The name "President Washington" only narrows you down to two radios. The first version came with a 4-pin mike socket. The later, and far more-common radio has a five-pin mike socket.
If your car won't go faster than 30 mph, more than one fault could cause this. For that matter, if it's over 40 years old like the 4-pin Washington you would expect more than "just one" thing to be outside the range of original specs.
Either version of the radio is literally full of alignment adjustments that affect performance. Some of them affect only the receive side, some just the transmit side and a few of them will influence both. The older the radio the more likely that one or more of those adjustments has drifted too far for the adjustable tuning "slug" to compensate fully.

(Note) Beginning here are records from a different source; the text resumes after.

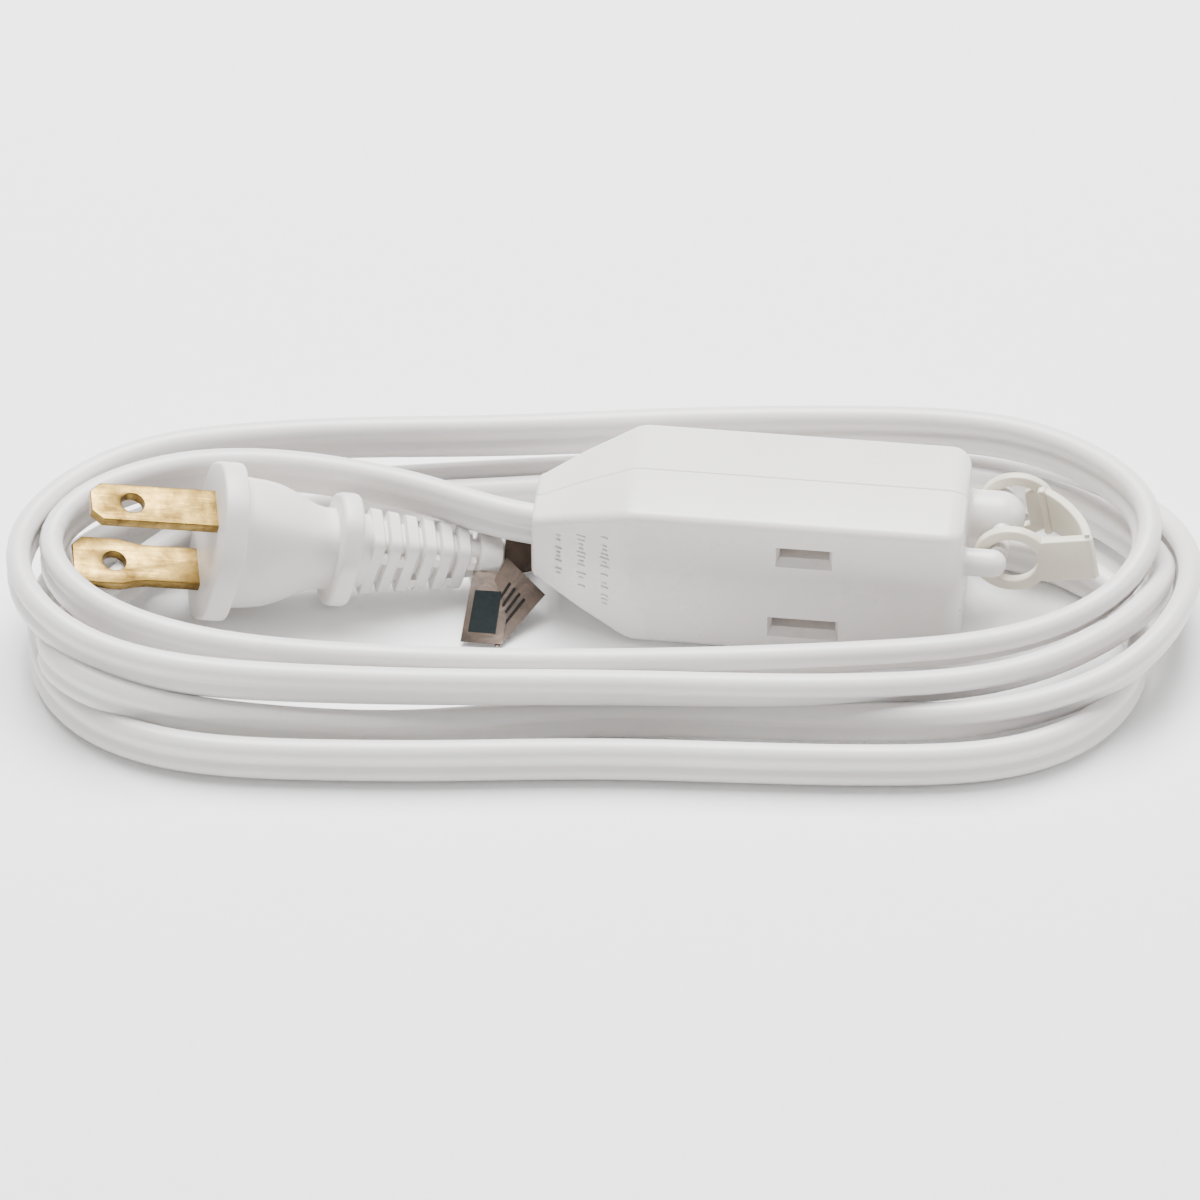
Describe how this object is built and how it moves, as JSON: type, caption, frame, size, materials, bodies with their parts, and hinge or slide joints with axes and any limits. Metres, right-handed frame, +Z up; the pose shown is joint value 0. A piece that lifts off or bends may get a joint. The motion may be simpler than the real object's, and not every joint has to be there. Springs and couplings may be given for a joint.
{
  "type": "extension cord",
  "caption": "Coiled flat two-core extension cord with a polarised blade plug, an oblong cube tap and a swinging hang strap.",
  "frame": {"origin": "on the table, under the middle of the box that holds the tap and its strap", "axes": "+X from the cord's entry to the strap end of the tap, +Y from the single outlet to the paired outlets, +Z up"},
  "size_m": [0.1629, 0.0733, 0.0258],
  "materials": {
    "tap_housing": "smooth moulded",
    "cord_vinyl": "satin extruded",
    "plug_vinyl": "satin moulded",
    "strap_plastic": "satin moulded",
    "bridge_plastic": "moulded",
    "blade_brass": "stamped and worn",
    "contact_brass": "stamped",
    "copper_strand": "bare bunched strands",
    "label_film": "printed film"
  },
  "bodies": {
    "root": {"front_shell": "tap_housing", "back_shell": "tap_housing", "live_rail": "contact_brass", "neutral_rail": "contact_brass", "front_live_clip": "contact_brass", "front_neutral_clip": "contact_brass", "rear_live_clips": "contact_brass", "rear_neutral_clips": "contact_brass", "cord_grip": "bridge_plastic", "tap_live_core": "cord_vinyl", "tap_neutral_core": "cord_vinyl", "tap_live_copper": "copper_strand", "tap_neutral_copper": "copper_strand", "plug_body": "plug_vinyl", "strain_relief": "plug_vinyl", "blade_bridge": "bridge_plastic", "live_blade": "blade_brass", "neutral_blade": "blade_brass", "live_crimp": "contact_brass", "neutral_crimp": "contact_brass", "plug_live_copper": "copper_strand", "plug_neutral_copper": "copper_strand", "plug_live_core": "cord_vinyl", "plug_neutral_core": "cord_vinyl", "cord_lead": "cord_vinyl", "cord_tail": "cord_vinyl", "cord_coil": "cord_vinyl", "cord_label": "label_film"},
    "strap": {"hang_strap": "strap_plastic"}
  },
  "joints": [
    {"name": "strap_swing", "type": "hinge", "parent": "root", "child": "strap", "pos_m": [0.025, 0, 0.015], "axis": [0, -1, 0], "range_deg": [-30, 82]}
  ]
}
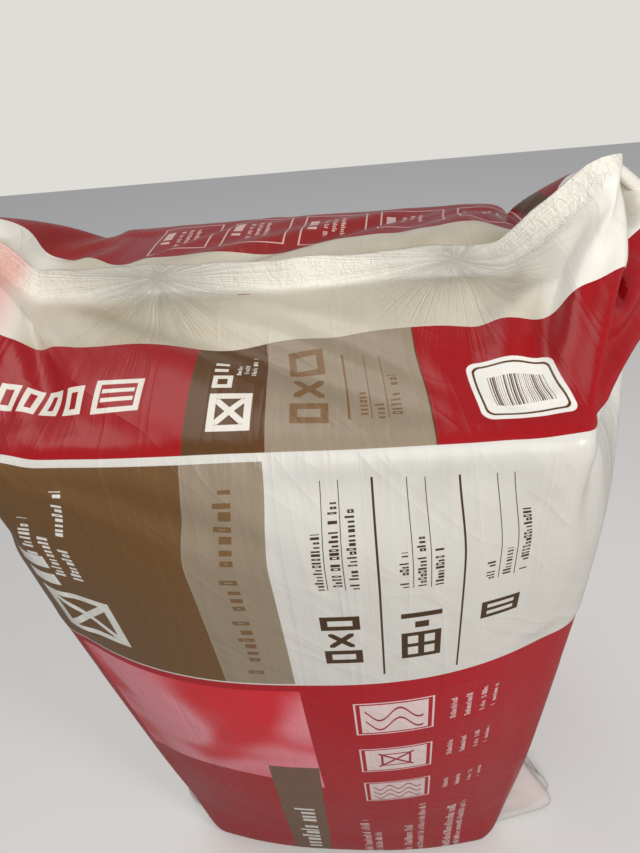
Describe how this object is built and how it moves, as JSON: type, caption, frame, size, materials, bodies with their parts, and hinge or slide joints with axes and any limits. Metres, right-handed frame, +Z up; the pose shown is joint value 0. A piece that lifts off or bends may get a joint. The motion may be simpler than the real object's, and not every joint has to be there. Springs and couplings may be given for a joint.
{
  "type": "insulation batt pack",
  "caption": "Tall block of stone wool batts in a printed film sleeve, welded at its ends, with a fin, and ears at both ends.",
  "frame": {"origin": "on the floor, under the middle of the pack", "axes": "+Z up along the pack, -Y out of the large printed front, X along the weld"},
  "size_m": [0.8708, 0.6122, 1.3682],
  "materials": {
    "printed_film": "glossy",
    "stone_wool": "matte fibrous"
  },
  "bodies": {
    "root": {"film_bag": "printed_film", "batt_1": "stone_wool", "batt_2": "stone_wool", "batt_3": "stone_wool", "batt_4": "stone_wool", "batt_5": "stone_wool", "batt_6": "stone_wool", "batt_7": "stone_wool", "batt_8": "stone_wool"}
  },
  "joints": []
}
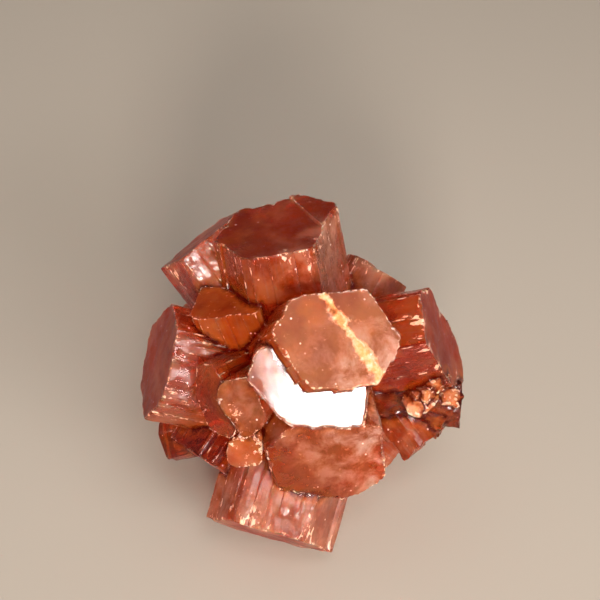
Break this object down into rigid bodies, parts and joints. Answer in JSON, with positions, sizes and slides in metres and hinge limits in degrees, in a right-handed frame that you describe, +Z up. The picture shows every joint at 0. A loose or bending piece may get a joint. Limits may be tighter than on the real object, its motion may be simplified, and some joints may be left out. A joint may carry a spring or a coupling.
{
  "type": "sputnik aragonite",
  "caption": "Natural radiating cluster of stubby six-sided aragonite twin crystals, amber to blood red, that stands on the flat end of one of them.",
  "frame": {"origin": "middle of the cluster's bounding box, at the level it stands on", "axes": "+Z up; -Y is the show side, seen from 40 degrees above; +X to that viewer's right"},
  "size_m": [0.0404, 0.0406, 0.0417],
  "materials": {
    "crystal": "vitreous, translucent amber to blood red, with cloudy inclusions"
  },
  "bodies": {
    "root": {"crystal_cluster": "crystal"}
  },
  "joints": []
}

When you hear advice that "alignment" is the first remedy to try, this reflects the habit some folks have to twist the tuning adjustments improperly, reducing either the sensitivity of the receiver, the transmit power or both.
Sometimes the process of setting all those adjustments to the properly "peaked" position fixes this kind of problem.
Sometimes not so much, but until that procedure has been done, nobody knows. The other result from the alignment procedure is to point out any adjustments that don't respond with a proper "peak" result when they are turned. A slug that won't peak indicates where a component has failed in the circuit it shares with that adjustment.
Just one small problem. You have to know how those adjustments SHOULD respond when turned to identify this kind of fault. Takes that bit of experience and some test equipment, both.
In my experience, your symptom suggests that at least one alignment adjustment has been turned to its physical end of travel, and fails to register a proper resonant "peak" response.
Sounds like what you need is someone who can identify this sort of marginal fault and has the tools to do it, both.
Not the only way this kind of fault can develop, just the most common that I have seen. The older the radio, the more likely it becomes.